• Aim of the task: Locate the line bearing "lower_back_bar();" in the material below, then reproduce it and each following line up to and including the line bearing "bpy.data.objects.remove(obj)".

• Exercise inputs:
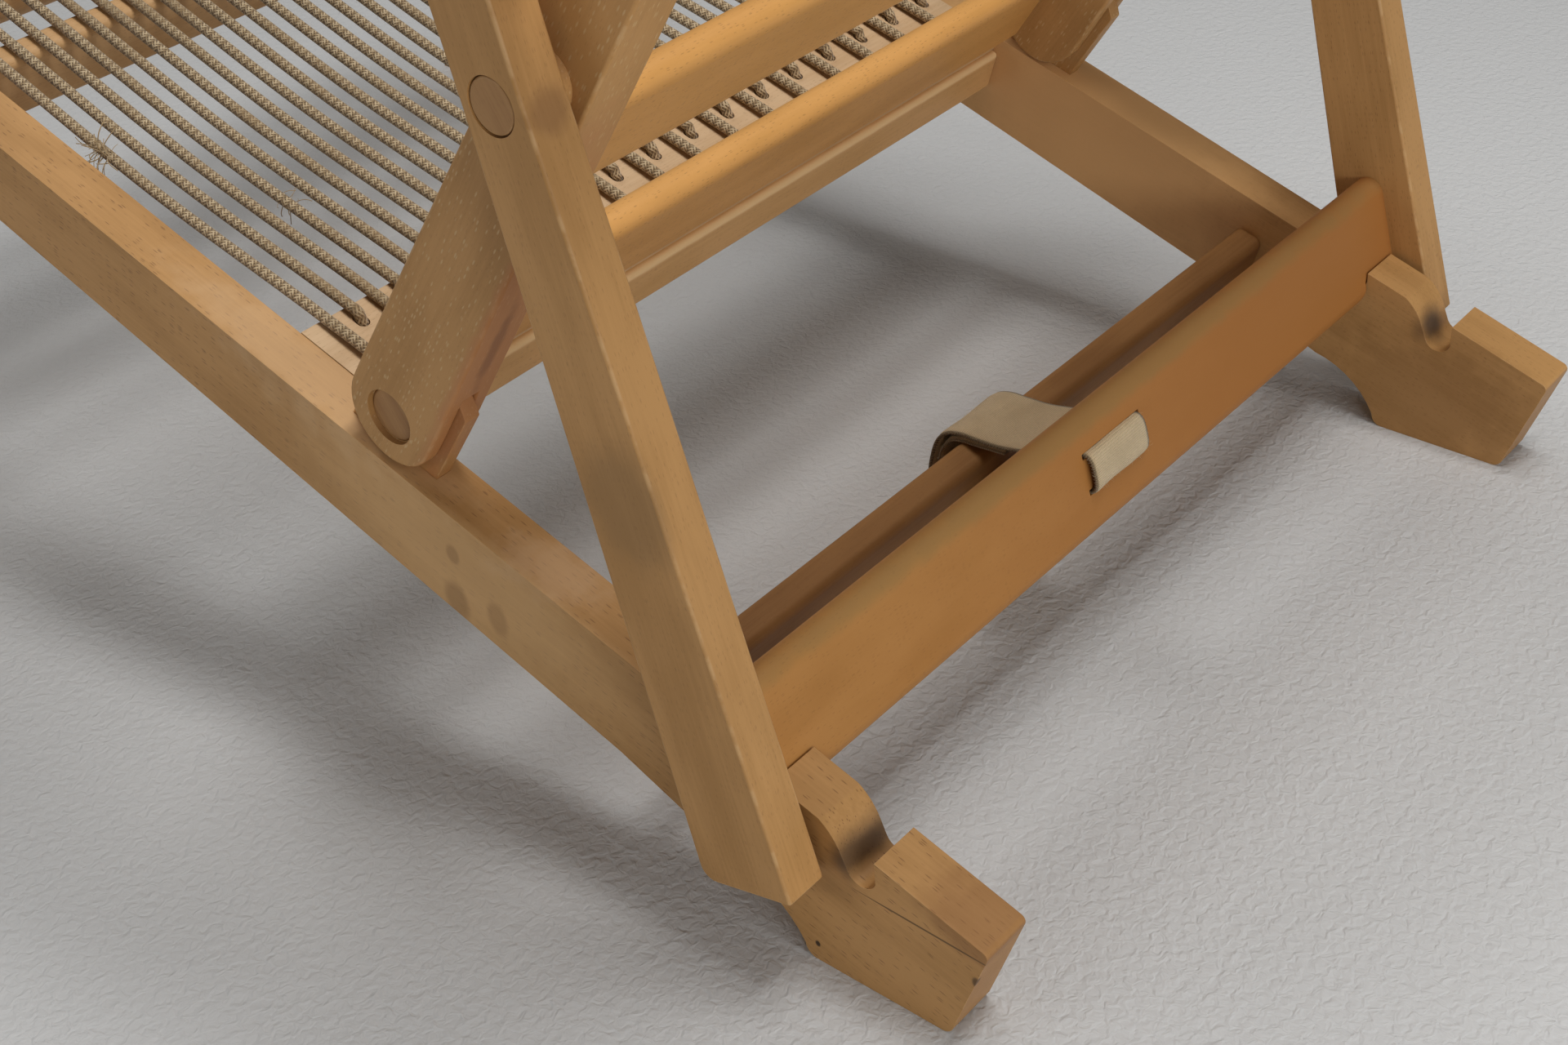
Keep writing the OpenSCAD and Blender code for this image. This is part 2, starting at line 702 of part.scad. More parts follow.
module right() {
    mirror([1, 0, 0]) children();
}
left_seat_rail();
right() left_seat_rail();  // right_seat_rail
left_pivot_lug();
right() left_pivot_lug();  // right_pivot_lug
left_pivot_dowel();
right() left_pivot_dowel();  // right_pivot_dowel
rear_stretcher();
middle_seat_bar();
rear_rope_board();
rear_board_strip();
front_rope_board();
front_board_strip();
seat_cord();
left_back_stile();
right() left_back_stile();  // right_back_stile
lower_back_bar();
upper_back_bar();
lower_back_rope_board();
lower_back_strip();
upper_back_rope_board();
upper_back_strip();
back_top_rail();
back_cord();
left_leg_dowel();
right() left_leg_dowel();  // right_leg_dowel
left_arm_dowel();
right() left_arm_dowel();  // right_arm_dowel
stile_washers();
left_rear_post();
right() left_rear_post();  // right_rear_post
leg_bar();
webbing_strap();
left_arm_rail();
right() left_arm_rail();  // right_arm_rail
left_arm_cap();
right() left_arm_cap();  // right_arm_cap
left_front_dowel();
right() left_front_dowel();  // right_front_dowel
left_front_leg();
right() left_front_leg();  // right_front_leg
front_axle();
axle_spacers();
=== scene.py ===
import bmesh
import bpy
import math
from mathutils import Matrix, Vector


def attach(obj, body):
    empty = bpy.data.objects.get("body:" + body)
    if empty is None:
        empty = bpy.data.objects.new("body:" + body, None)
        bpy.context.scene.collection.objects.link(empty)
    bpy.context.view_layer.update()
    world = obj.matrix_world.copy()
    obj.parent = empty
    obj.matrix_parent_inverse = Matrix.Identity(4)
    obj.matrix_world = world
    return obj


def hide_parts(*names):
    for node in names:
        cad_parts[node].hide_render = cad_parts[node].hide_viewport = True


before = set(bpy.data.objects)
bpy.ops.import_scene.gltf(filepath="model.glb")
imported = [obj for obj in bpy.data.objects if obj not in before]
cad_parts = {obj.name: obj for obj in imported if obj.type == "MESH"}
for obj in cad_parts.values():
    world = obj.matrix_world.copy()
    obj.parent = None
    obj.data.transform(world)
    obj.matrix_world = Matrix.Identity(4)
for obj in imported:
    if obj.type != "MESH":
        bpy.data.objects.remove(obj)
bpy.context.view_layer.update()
print("frame loaded:", len(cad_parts), "nodes")

# the camera stands behind the sitter's left heel, as in the photograph
cameraView = dict(place=(0.8019, 0.8084, 0.7527), yaw=47.336, pitch=35.563, roll=-4.6205,
                  focalPixels=2733.43, imageWidth=1920, sensorWidth=36, clipStart=0.02)


def aimCamera(view):
    yaw, pitch, roll = (math.radians(view[key]) for key in ("yaw", "pitch", "roll"))
    forward = Vector((-math.sin(yaw) * math.cos(pitch), -math.cos(yaw) * math.cos(pitch),
                      -math.sin(pitch)))
    level = Vector((-math.cos(yaw), math.sin(yaw), 0))
    upright = level.cross(forward)
    right = math.cos(roll) * level + math.sin(roll) * upright
    up = -math.sin(roll) * level + math.cos(roll) * upright
    data = bpy.data.cameras.new("camera")
    data.sensor_width = view["sensorWidth"]
    data.lens = view["focalPixels"] / view["imageWidth"] * view["sensorWidth"]
    data.clip_start = view["clipStart"]
    camera = bpy.data.objects.new("camera", data)
    facing = Matrix((right, up, -forward)).transposed().to_4x4()
    camera.matrix_world = Matrix.Translation(view["place"]) @ facing
    bpy.context.scene.collection.objects.link(camera)
    bpy.context.scene.camera = camera


aimCamera(cameraView)
print("camera set")

# the chair's side measures in metres and degrees; forward is -Y
chair = dict(middle=0.401097, railSlope=18.2, railLift=0.070, pivot=(0.318, 0.2036), backLean=34.5,
             legPivot=(0.178644, 0.406335), postLean=14.2959, armPivot=(0.120871, 0.490396),
             armSlope=10.8997)


def stand(x, forward, height):
    return Vector((x, chair["middle"] - forward, height))


def railPoint(x, along, above):
    a = math.radians(chair["railSlope"])
    return stand(x, along * math.cos(a) - above * math.sin(a),
                 chair["railLift"] + along * math.sin(a) + above * math.cos(a))


def stilePoint(x, along, front):
    a = math.radians(chair["backLean"])
    u, z = chair["pivot"]
    return stand(x, u - along * math.sin(a) + front * math.cos(a),
                 z + along * math.cos(a) + front * math.sin(a))


def postPoint(x, along, front):
    a = math.radians(chair["postLean"])
    u, z = chair["legPivot"]
    return stand(x, u + along * math.sin(a) + front * math.cos(a),
                 z + along * math.cos(a) - front * math.sin(a))


def colour(hexText):
    # sRGB to linear
    parts = [int(hexText[i:i + 2], 16) / 255 for i in (1, 3, 5)]
    return [c / 12.92 if c <= 0.04045 else ((c + 0.055) / 1.055) ** 2.4 for c in parts] + [1.0]


# kinds of node and settings that the materials share
mathNode, rangeNode, mixNode = "ShaderNodeMath", "ShaderNodeMapRange", "ShaderNodeMix"
noiseNode, mappingNode = "ShaderNodeTexNoise", "ShaderNodeMapping"
attributeNode, bumpNode = "ShaderNodeAttribute", "ShaderNodeBump"
soft, over = dict(interpolation_type="SMOOTHSTEP"), dict(data_type="RGBA")
add, subtract = dict(operation="ADD"), dict(operation="SUBTRACT")
multiply, multiplyAdd = dict(operation="MULTIPLY"), dict(operation="MULTIPLY_ADD")


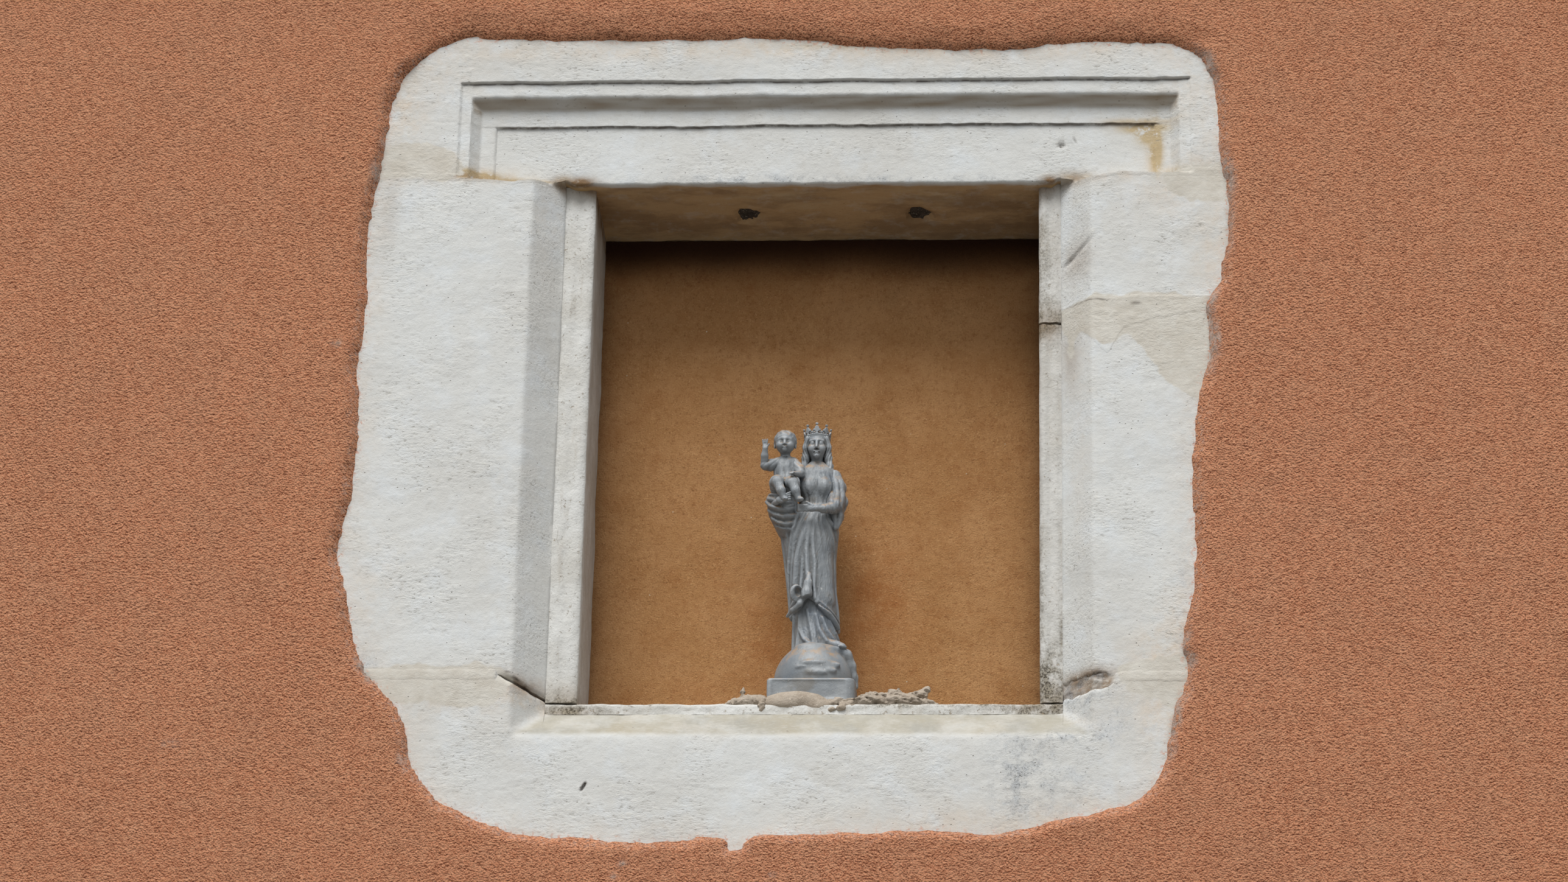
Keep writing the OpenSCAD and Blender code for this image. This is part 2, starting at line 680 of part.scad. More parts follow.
masonry_left();
masonry_right();
masonry_above();
masonry_below();
window_blocking();
render_left();
render_right();
render_above();
render_below();
rear_render();
lintel();
left_jamb();
right_jamb_upper();
right_jamb_lower();
sill_stone();
mortar_lintel_left();
mortar_lintel_right();
mortar_jamb_right();
mortar_sill_left();
mortar_sill_right();
socket_filling_left();
socket_filling_right();
left_lining();
right_lining_upper();
right_lining_lower();
ledge();
niche_plaster();
plinth_block();
half_globe();
mother_gown();
mother_mantle();
mother_head();
mother_crown();
mother_arm_left();
mother_arm_right();
child_body();
child_head();
child_arm_left();
child_arm_right();
bedding_front();
bedding_left();
bedding_right();
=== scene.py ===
import functools
import itertools
import json
import math

import bmesh
import bpy
import numpy as np
from mathutils import Matrix, Vector


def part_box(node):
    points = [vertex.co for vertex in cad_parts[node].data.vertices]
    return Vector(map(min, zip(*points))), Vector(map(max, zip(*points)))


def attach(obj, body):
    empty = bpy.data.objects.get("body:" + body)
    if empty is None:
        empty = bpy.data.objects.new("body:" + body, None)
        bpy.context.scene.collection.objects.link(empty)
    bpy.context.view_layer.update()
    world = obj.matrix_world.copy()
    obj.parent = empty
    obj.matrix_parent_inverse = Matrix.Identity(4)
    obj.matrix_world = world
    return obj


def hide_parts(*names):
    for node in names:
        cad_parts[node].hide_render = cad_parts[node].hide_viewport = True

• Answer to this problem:
lower_back_bar();
upper_back_bar();
lower_back_rope_board();
lower_back_strip();
upper_back_rope_board();
upper_back_strip();
back_top_rail();
back_cord();
left_leg_dowel();
right() left_leg_dowel();  // right_leg_dowel
left_arm_dowel();
right() left_arm_dowel();  // right_arm_dowel
stile_washers();
left_rear_post();
right() left_rear_post();  // right_rear_post
leg_bar();
webbing_strap();
left_arm_rail();
right() left_arm_rail();  // right_arm_rail
left_arm_cap();
right() left_arm_cap();  // right_arm_cap
left_front_dowel();
right() left_front_dowel();  // right_front_dowel
left_front_leg();
right() left_front_leg();  // right_front_leg
front_axle();
axle_spacers();
=== scene.py ===
import bmesh
import bpy
import math
from mathutils import Matrix, Vector


def attach(obj, body):
    empty = bpy.data.objects.get("body:" + body)
    if empty is None:
        empty = bpy.data.objects.new("body:" + body, None)
        bpy.context.scene.collection.objects.link(empty)
    bpy.context.view_layer.update()
    world = obj.matrix_world.copy()
    obj.parent = empty
    obj.matrix_parent_inverse = Matrix.Identity(4)
    obj.matrix_world = world
    return obj


def hide_parts(*names):
    for node in names:
        cad_parts[node].hide_render = cad_parts[node].hide_viewport = True


before = set(bpy.data.objects)
bpy.ops.import_scene.gltf(filepath="model.glb")
imported = [obj for obj in bpy.data.objects if obj not in before]
cad_parts = {obj.name: obj for obj in imported if obj.type == "MESH"}
for obj in cad_parts.values():
    world = obj.matrix_world.copy()
    obj.parent = None
    obj.data.transform(world)
    obj.matrix_world = Matrix.Identity(4)
for obj in imported:
    if obj.type != "MESH":
        bpy.data.objects.remove(obj)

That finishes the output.